Mr Trump’s case hinges in large part on a 1982 court decision involving another Republican White House occupant, Mr Nixon, that presidents are immune from civil liability – lawsuits brought by private citizens – for actions taken as part of their official duties. Mr Trump’s lawyers contend that the principles behind that decision also apply criminal liability.

“The president should be able to do his job without fearing that justice system is going to be used to harass or retaliate against them,” said Prof Roosevelt, who worked as a clerk for former Supreme Court Justice David Souter. “

Complicating matters is the part of the US Constitution that says leaders who are removed from office through a Senate impeachment trial are still “liable and subject to indictment, trial, judgment and punishment, according to law”.

The president’s lawyers argue it means that former presidents can only be criminally tried after they’ve been impeached and found guilty by the US Senate. Mr Trump was found not guilty after his February 2021 impeachment trial for inciting the 6 January attack on the capitol.

Mr Trump is also taking an “absolute” position on presidential immunity, said Georgetown University Law Professor David Super.

His lawyers have asserted that opening former presidents to criminal prosecution would have serious consequences for the separation of power between the executive and judicial branches of government and the office of the presidency.

This may be because the former president’s actions – attempting to reverse election results to remain in power – appear strongly to be in his own self-interest, said Prof Super. The Supreme Court justices may not see them as part of his official duties.

“He’s really taken an all or nothing stand here,” he said. “That may not be foolish, but it certainly is risky.”

Jack Smith’s Rebuttal

The special counsel’s office is also warning of extreme consequences, saying that if presidents are fully immune from criminal prosecution while in office, they can freely violate any law.

During oral arguments at a lower court, one judge mused that under Mr Trump’s reasoning, a president could order a special forces squad to kill a political opponent and not be charged.

Mr Trump’s assertion that former presidents are protected as long as they aren’t convicted in an impeachment trial also opens a loophole, the prosecutors say. Presidents could commit crimes late in their term or resign prior to Senate conviction and evade prosecution.

“No person is above the law – including the president,” Mr Smith wrote in a Supreme Court brief laying out the arguments he will present on Thursday.

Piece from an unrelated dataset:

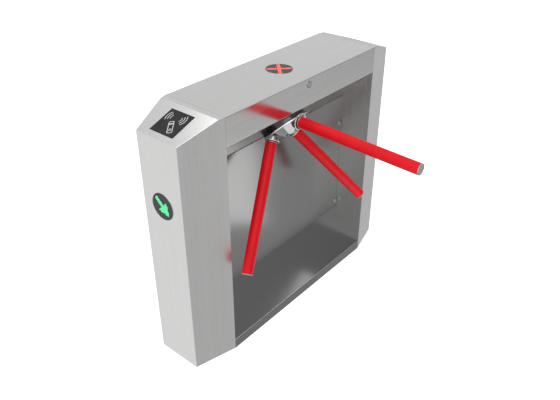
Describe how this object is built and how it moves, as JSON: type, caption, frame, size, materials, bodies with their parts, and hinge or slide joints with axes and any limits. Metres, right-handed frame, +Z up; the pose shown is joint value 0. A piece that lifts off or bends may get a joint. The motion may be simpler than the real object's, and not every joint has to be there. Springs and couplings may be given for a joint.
{
  "type": "visitor counter turnstile",
  "caption": "Tripod turnstile: long stainless cabinet with a recessed side, slanted reader ends, status discs and a chrome hub carrying three red arms.",
  "frame": {"origin": "on the floor, at the middle of the cabinet's footprint", "axes": "+Z up, +X out of the arm side into the passage, +Y along the lane from the near reader to the far reader"},
  "size_m": [0.7926, 1.202, 1.001],
  "materials": {
    "stainless": "fine vertical brushing, satin",
    "zinc_steel": "dull zinc plating",
    "bright_steel": "machined",
    "chrome_parts": "polished chrome plating",
    "hinge_steel": "satin",
    "cast_housing": "as cast, machined faces",
    "red_sleeve": "smooth satin-gloss tube",
    "cap_plastic": "satin",
    "black_trim": "fine moulded texture",
    "dark_glass": "polished smoked acrylic",
    "board_green": "lacquered board",
    "module_case": "moulded case",
    "supply_case": "folded sheet case",
    "grommet_rubber": "moulded rubber"
  },
  "bodies": {
    "cabinet": {"near_column": "stainless", "far_column": "stainless", "sill_panel": "stainless", "soffit_panel": "stainless", "recess_panel": "stainless", "rear_panel": "stainless", "base_plate": "zinc_steel", "cable_grommets": "grommet_rubber", "bulkheads": "zinc_steel", "mechanism_rails": "zinc_steel", "lid_catch": "zinc_steel", "panel_lock_barrels": "chrome_parts", "hinge_fixed_leaves": "hinge_steel", "hinge_pins": "bright_steel", "end_indicator_lenses": "dark_glass", "end_indicator_boards": "board_green", "reader_glasses": "dark_glass", "reader_modules": "black_trim", "hub_escutcheon": "black_trim", "mechanism_plate": "zinc_steel", "plate_screws": "bright_steel", "bearing_housing": "cast_housing", "shaft_bearings": "bright_steel", "mechanism_posts": "bright_steel", "back_plate": "zinc_steel", "counting_sensor": "black_trim", "rotary_damper": "cast_housing", "solenoids": "module_case", "control_board": "board_green", "power_supply": "supply_case", "visitor_counter": "module_case"},
    "rotor": {"hub": "chrome_parts", "hub_screws": "bright_steel", "arm_tubes": "bright_steel", "arm_sleeve_1": "red_sleeve", "arm_sleeve_2": "red_sleeve", "arm_sleeve_3": "red_sleeve", "arm_end_caps": "cap_plastic", "main_shaft": "bright_steel", "centring_cam": "bright_steel", "lock_wheel": "bright_steel", "counting_disc": "black_trim"},
    "lid": {"top_lid": "stainless", "lid_hinge_leaves": "hinge_steel", "top_indicator_lens": "dark_glass", "top_indicator_board": "board_green", "lid_lock_barrel": "chrome_parts"},
    "lid_lock": {"lid_lock_plug": "chrome_parts"},
    "door": {"service_door": "stainless", "door_hinge_leaves": "hinge_steel", "door_lock_barrel": "chrome_parts"},
    "door_lock": {"door_lock_plug": "chrome_parts"},
    "upper_panel_lock": {"upper_panel_lock_plug": "chrome_parts"},
    "lower_panel_lock": {"lower_panel_lock_plug": "chrome_parts"},
    "entry_pawl": {"entry_pawl": "bright_steel"},
    "exit_pawl": {"exit_pawl": "bright_steel"},
    "entry_plunger": {"entry_plunger": "bright_steel"},
    "exit_plunger": {"exit_plunger": "bright_steel"},
    "centring_lever": {"centring_lever": "bright_steel"},
    "centring_roller": {"centring_roller": "bright_steel"}
  },
  "joints": [
    {"name": "rotor_turn", "type": "hinge", "parent": "cabinet", "child": "rotor", "pos_m": [0.07, -0.06, 0.826], "axis": [0.7071, 0, -0.7071], "continuous": true},
    {"name": "lid_open", "type": "hinge", "parent": "cabinet", "child": "lid", "pos_m": [-0.1435, 0, 0.987], "axis": [0, -1, 0], "range_deg": [0, 75]},
    {"name": "lid_lock_turn", "type": "hinge", "parent": "lid", "child": "lid_lock", "pos_m": [0.14, 0, 0.976], "axis": [-1, 0, 0], "range_deg": [0, 90]},
    {"name": "door_open", "type": "hinge", "parent": "cabinet", "child": "door", "pos_m": [-0.1435, 0.331, 0.44], "axis": [0, 0, -1], "range_deg": [0, 110]},
    {"name": "door_lock_turn", "type": "hinge", "parent": "door", "child": "door_lock", "pos_m": [-0.14, -0.306, 0.44], "axis": [1, 0, 0], "range_deg": [0, 90]},
    {"name": "upper_panel_lock_turn", "type": "hinge", "parent": "cabinet", "child": "upper_panel_lock", "pos_m": [0, 0.414, 0.628], "axis": [1, 0, 0], "range_deg": [0, 90]},
    {"name": "lower_panel_lock_turn", "type": "hinge", "parent": "cabinet", "child": "lower_panel_lock", "pos_m": [0, 0.414, 0.222], "axis": [1, 0, 0], "range_deg": [0, 90]},
    {"name": "entry_pawl_turn", "type": "hinge", "parent": "cabinet", "child": "entry_pawl", "pos_m": [-0.02814, -0.13147, 0.87635], "axis": [0.7071, 0, -0.7071], "range_deg": [0, 9], "stiffness_Nm_per_rad": 0.5, "springref_deg": -5.73},
    {"name": "exit_pawl_turn", "type": "hinge", "parent": "cabinet", "child": "exit_pawl", "pos_m": [-0.02814, 0.01147, 0.87635], "axis": [-0.7071, 0, 0.7071], "range_deg": [0, 9], "stiffness_Nm_per_rad": 0.5, "springref_deg": -5.73},
    {"name": "entry_plunger_slide", "type": "slide", "parent": "cabinet", "child": "entry_plunger", "axis": [0.6124, 0.5, 0.6124], "range_m": [0, 0.0035]},
    {"name": "exit_plunger_slide", "type": "slide", "parent": "cabinet", "child": "exit_plunger", "axis": [0.6124, -0.5, 0.6124], "range_m": [0, 0.0035]},
    {"name": "centring_lever_lift", "type": "hinge", "parent": "cabinet", "child": "centring_lever", "pos_m": [0.04172, -0.1154, 0.91792], "axis": [-0.7071, 0, 0.7071], "range_deg": [0, 6], "stiffness_Nm_per_rad": 1, "springref_deg": -11.46},
    {"name": "centring_roller_turn", "type": "hinge", "parent": "centring_lever", "child": "centring_roller", "pos_m": [0.00495, -0.1154, 0.89105], "axis": [0.7071, 0, -0.7071], "continuous": true}
  ],
  "couplings": [
    {"joint": "entry_plunger_slide", "follows": "entry_pawl_turn", "m_per_rad": 0.02},
    {"joint": "exit_plunger_slide", "follows": "exit_pawl_turn", "m_per_rad": 0.02}
  ]
}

While there are no past examples of a former president being prosecuted, Mr Smith also points to Mr Nixon. He says the pardoning of Mr Nixon for the Watergate coverup after he left office is proof that past presidents were aware that they were open to criminal charges.

Supreme Court scenarios

The justices – three of whom were appointed by Mr Trump – could rule former presidents have blanket immunity or hold they do not have any criminal immunity.

The court could also issue a decision somewhere in the middle. For example, it could outline requirements for juries to consider, such as whether a former president was carrying out official duties. Or it could rule Mr Trump may have some level of immunity but leave it to a lower court to make that determination before trial.

“I think that, politically, that will be a very attractive option,” said Mr Super. “I don’t think that they would like to be solely responsible for ending these prosecutions.”

Such an outcome would leave Mr Smith’s prosecution in limbo, however, opening the door to further challenges and delays.

In such a politically charged case, the justices may try to issue a unanimous decision, Mr Roosevelt said, as they did in another case involving Mr Trump and Colorado’s primary ballot. That would probably be a measured ruling that does not give Mr Trump blanket protection but leaves some opening for presidential immunity, he said.

But the court could also fracture along its ideological fault lines.

Mr Super envisioned an outcome where the three most conservative justices endorse sweeping immunity, the three most liberal give Mr Trump no protection and the remaining three come down somewhere in between.

Then, the holding of those middle justices would carry the day – and also create a muddle for lower courts.

Far-reaching implications

The court’s ruling in this case could have a direct impact on Mr Trump’s election interference case in Georgia.

It could also affect the one involving classified documents found at his home in Florida. While the alleged crimes took place after Mr Trump left office, he asserts he declassified the documents while he was still in office.

The only case wholly untouched by the Supreme Court drama is the hush-money trial underway in New York.

While the Supreme Court may decide later this year that current and former presidents have immunity from prosecution, the jury in New York is considering whether Mr Trump is guilty of crimes committed in 2016, when he was still just candidate Trump.